### Task
Return exactly the listing's lines, from its first line to the line holding "return Plane(origin=cup_path @", ends included.

### Information supplied
[Begin]
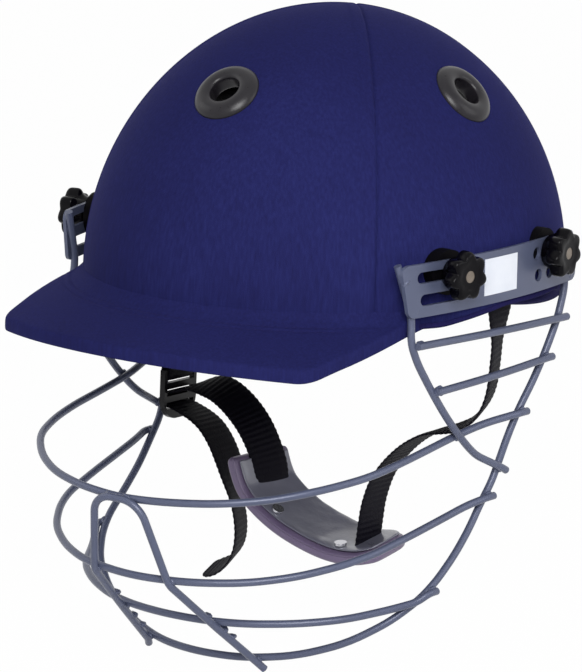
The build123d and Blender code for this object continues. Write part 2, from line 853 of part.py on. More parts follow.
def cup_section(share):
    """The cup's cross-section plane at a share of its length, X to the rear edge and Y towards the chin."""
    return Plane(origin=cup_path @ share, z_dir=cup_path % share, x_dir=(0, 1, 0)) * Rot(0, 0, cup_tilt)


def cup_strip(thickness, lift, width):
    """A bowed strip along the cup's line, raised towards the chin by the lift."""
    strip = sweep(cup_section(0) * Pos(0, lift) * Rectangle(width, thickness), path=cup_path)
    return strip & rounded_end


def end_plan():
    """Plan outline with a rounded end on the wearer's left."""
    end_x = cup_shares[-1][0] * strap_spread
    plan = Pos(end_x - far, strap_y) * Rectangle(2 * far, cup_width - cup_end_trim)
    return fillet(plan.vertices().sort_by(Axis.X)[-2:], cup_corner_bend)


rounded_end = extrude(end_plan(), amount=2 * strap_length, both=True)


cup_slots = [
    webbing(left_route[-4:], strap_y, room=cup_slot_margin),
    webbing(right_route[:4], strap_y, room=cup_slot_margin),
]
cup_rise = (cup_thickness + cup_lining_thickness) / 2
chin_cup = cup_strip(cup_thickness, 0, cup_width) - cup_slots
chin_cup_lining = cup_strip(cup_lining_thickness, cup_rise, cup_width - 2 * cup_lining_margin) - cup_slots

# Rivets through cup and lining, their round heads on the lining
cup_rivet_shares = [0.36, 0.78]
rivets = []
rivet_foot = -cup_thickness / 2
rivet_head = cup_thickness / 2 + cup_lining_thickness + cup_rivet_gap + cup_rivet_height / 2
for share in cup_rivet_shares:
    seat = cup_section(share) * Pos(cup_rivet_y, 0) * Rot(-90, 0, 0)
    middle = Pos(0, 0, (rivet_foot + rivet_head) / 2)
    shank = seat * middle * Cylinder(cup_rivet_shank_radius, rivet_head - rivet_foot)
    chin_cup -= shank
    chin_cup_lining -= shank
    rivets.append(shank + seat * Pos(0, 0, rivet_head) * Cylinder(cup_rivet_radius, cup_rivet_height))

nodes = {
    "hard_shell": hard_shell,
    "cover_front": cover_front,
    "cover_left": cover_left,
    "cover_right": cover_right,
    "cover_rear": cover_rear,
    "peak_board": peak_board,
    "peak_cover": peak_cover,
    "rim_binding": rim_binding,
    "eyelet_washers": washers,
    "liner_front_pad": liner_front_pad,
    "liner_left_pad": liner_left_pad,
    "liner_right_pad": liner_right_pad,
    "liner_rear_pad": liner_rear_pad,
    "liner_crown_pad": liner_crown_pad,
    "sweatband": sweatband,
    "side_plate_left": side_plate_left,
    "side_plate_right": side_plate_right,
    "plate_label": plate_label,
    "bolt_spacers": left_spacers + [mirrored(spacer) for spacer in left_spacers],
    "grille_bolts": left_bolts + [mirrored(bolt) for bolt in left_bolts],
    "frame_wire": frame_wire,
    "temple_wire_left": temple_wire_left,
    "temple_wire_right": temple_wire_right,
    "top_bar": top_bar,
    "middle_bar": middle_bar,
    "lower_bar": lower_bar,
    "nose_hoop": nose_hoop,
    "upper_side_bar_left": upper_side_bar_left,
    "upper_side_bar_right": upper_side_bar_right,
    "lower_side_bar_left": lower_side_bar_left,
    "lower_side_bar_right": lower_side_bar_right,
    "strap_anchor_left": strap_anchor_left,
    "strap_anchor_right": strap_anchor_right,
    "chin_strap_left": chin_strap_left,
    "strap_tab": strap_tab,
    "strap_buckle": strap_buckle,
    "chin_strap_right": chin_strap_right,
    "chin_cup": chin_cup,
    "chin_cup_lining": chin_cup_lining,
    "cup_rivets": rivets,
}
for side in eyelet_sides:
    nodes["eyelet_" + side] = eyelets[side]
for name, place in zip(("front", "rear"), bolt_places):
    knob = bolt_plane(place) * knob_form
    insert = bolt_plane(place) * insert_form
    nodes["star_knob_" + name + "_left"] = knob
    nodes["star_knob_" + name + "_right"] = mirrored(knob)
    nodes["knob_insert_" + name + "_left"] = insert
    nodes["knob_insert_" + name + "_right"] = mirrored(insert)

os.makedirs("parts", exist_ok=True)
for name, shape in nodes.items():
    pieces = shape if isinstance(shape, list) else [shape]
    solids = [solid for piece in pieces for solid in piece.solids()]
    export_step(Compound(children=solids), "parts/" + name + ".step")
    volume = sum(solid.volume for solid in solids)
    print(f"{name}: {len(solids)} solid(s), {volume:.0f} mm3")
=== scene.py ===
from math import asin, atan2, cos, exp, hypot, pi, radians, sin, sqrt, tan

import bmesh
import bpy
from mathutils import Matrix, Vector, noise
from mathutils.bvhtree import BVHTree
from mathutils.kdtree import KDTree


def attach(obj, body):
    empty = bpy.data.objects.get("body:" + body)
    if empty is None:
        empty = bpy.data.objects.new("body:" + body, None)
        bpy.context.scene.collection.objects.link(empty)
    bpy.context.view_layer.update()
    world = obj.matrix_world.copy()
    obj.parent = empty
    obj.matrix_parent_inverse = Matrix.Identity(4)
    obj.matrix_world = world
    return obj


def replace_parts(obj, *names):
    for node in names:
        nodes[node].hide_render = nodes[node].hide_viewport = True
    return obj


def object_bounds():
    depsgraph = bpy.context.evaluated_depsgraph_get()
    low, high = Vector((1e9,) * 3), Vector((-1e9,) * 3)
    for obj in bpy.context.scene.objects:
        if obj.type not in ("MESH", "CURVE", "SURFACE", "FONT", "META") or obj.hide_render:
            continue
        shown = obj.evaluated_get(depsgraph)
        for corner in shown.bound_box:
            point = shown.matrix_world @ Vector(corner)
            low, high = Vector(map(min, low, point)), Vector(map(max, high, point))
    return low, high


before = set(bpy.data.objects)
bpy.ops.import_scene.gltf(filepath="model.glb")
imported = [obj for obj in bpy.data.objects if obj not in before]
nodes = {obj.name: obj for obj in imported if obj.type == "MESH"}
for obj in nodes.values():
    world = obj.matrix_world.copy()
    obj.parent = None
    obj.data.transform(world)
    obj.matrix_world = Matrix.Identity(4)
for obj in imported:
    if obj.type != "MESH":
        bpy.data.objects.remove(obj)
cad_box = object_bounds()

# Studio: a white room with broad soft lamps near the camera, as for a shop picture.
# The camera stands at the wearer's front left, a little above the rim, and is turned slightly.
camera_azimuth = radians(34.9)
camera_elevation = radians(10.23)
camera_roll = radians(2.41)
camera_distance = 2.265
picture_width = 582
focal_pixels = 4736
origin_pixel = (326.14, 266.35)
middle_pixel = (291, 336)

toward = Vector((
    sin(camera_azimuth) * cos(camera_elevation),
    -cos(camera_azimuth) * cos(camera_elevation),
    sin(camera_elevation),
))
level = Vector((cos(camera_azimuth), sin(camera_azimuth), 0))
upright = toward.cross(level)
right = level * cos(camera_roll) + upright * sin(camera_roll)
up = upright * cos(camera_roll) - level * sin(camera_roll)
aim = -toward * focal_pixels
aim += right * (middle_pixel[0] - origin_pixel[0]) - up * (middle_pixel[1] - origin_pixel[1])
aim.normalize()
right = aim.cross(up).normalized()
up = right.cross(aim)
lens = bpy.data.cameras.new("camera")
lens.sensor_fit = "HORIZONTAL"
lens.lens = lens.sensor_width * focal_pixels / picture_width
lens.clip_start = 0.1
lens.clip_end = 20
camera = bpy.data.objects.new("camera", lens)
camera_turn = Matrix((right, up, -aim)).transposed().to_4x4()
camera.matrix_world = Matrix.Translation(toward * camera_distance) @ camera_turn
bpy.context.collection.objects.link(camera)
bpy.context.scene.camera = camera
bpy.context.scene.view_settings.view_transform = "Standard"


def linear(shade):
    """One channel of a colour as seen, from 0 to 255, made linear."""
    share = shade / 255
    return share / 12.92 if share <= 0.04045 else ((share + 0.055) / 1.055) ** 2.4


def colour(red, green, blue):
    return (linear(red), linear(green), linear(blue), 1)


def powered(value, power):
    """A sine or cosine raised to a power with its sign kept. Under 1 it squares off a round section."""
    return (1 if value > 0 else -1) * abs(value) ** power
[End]
### Exercise response
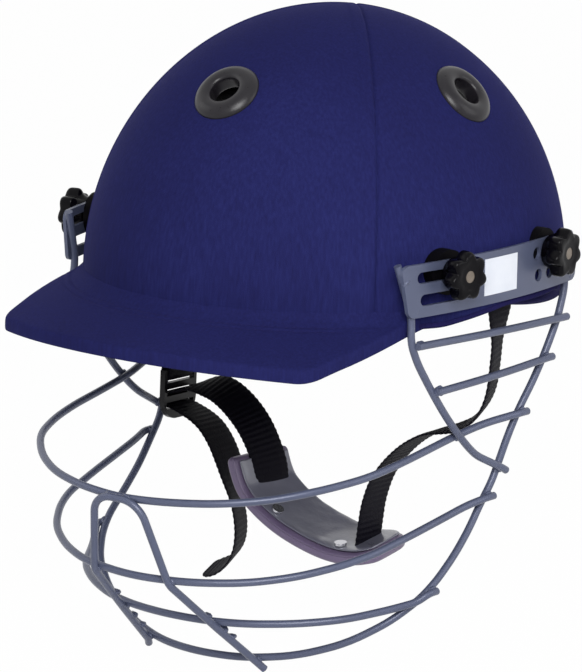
The build123d and Blender code for this object continues. Write part 2, from line 853 of part.py on. More parts follow.
def cup_section(share):
    """The cup's cross-section plane at a share of its length, X to the rear edge and Y towards the chin."""
    return Plane(origin=cup_path @ share, z_dir=cup_path % share, x_dir=(0, 1, 0)) * Rot(0, 0, cup_tilt)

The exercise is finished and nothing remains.